Early on the morning of the 15th, Corput's battery was advanced to a position three hundred yards in front of the main line, and to the right of the Dalton road, with the object of enfilading the enemy's line. Before their entrenchments were completed, the Federals moved up through the woods a heavy column of infrantry, and charged the battery, running the cannoneers from their guns at the point of the bayonet, and planting their flag on the works. They were driven out in turn by the Confederate infantry posted in the rear, and the guns remained untouched, covered by the fire of both armies until night, when they fell into the enemy's lands.

In making the charge just described, the right of the enemy's column passed within three hundred yards of Rowan's battery, giving the latter the opportunity to open a terrific fire upon them. Many were killed and wounded, as they knew from the number of litters they saw leaving the field.

The firing continued throughout the day, at intervals. Lieutenant Ritter was wounded by a minnie ball, in the right arm, above the elbow, but the wound was of slight importance, as the ball passed through the fleshy part of the arm and lodged in the sleeve. He dressed the wound himself, and did not leave the field.

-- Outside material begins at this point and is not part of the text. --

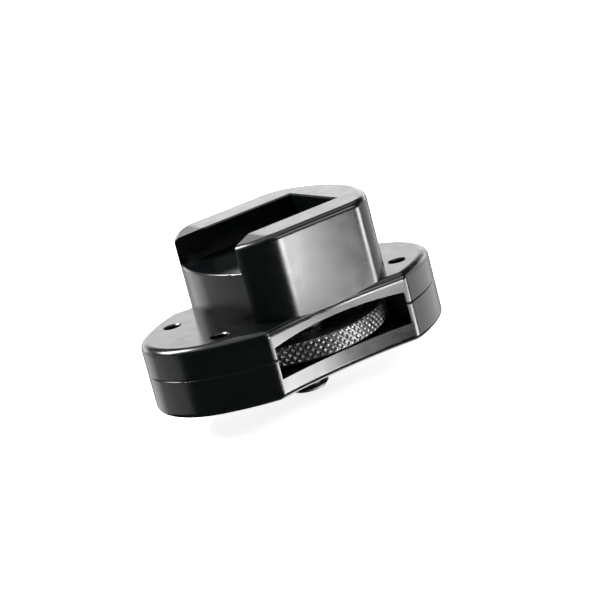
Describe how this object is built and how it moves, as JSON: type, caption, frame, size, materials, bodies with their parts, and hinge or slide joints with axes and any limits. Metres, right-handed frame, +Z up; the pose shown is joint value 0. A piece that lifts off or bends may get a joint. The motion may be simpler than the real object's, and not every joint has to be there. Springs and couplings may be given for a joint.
{
  "type": "quick-mount adapter",
  "caption": "Oval screw-on mount adapter: T-slot receiver tower on a two-shell base with a captive knurled thumbwheel and tripod-thread stud.",
  "frame": {"origin": "centre of the base's flat bottom face, on the axis of the stud and thumbwheel", "axes": "+Z up along the stud's axis towards the receiver, +X along the slot towards its closed end, +Y across the slot"},
  "size_m": [0.049, 0.0282, 0.0279],
  "materials": {
    "shell_plastic": "satin moulded black",
    "wheel_black": "black anodised, diamond knurled rim",
    "stud_black": "black oxide thread",
    "washer_nylon": "natural nylon",
    "screw_black": "black zinc"
  },
  "bodies": {
    "housing": {"upper_shell": "shell_plastic", "lower_shell": "shell_plastic", "lower_thrust_washer": "washer_nylon", "upper_thrust_washer": "washer_nylon", "shell_screw_1": "screw_black", "shell_screw_2": "screw_black", "shell_screw_3": "screw_black", "shell_screw_4": "screw_black"},
    "wheel": {"thumbwheel": "wheel_black", "mounting_stud": "stud_black"}
  },
  "joints": [
    {"name": "wheel_spin", "type": "hinge", "parent": "housing", "child": "wheel", "pos_m": [0, 0, 0.005], "axis": [0, 0, 1], "continuous": true}
  ]
}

At night the army fell back. It was about 9 P. M. when the guns and limbers were run off the hill by hand to a ravine near by, and there limbered up. In withdrawing the pieces, the Lieutenant ordered his men to drive in stakes at each embrasure, to create the impression that he was fortifying. While thus engaged, they heard a voice call out to them through the darkness from the enemy in front: ‘It's about time now that Johnny Reb were getting away.’ And so he did, marching across Oostenaula river to Adairsville, which was reached on the 16th.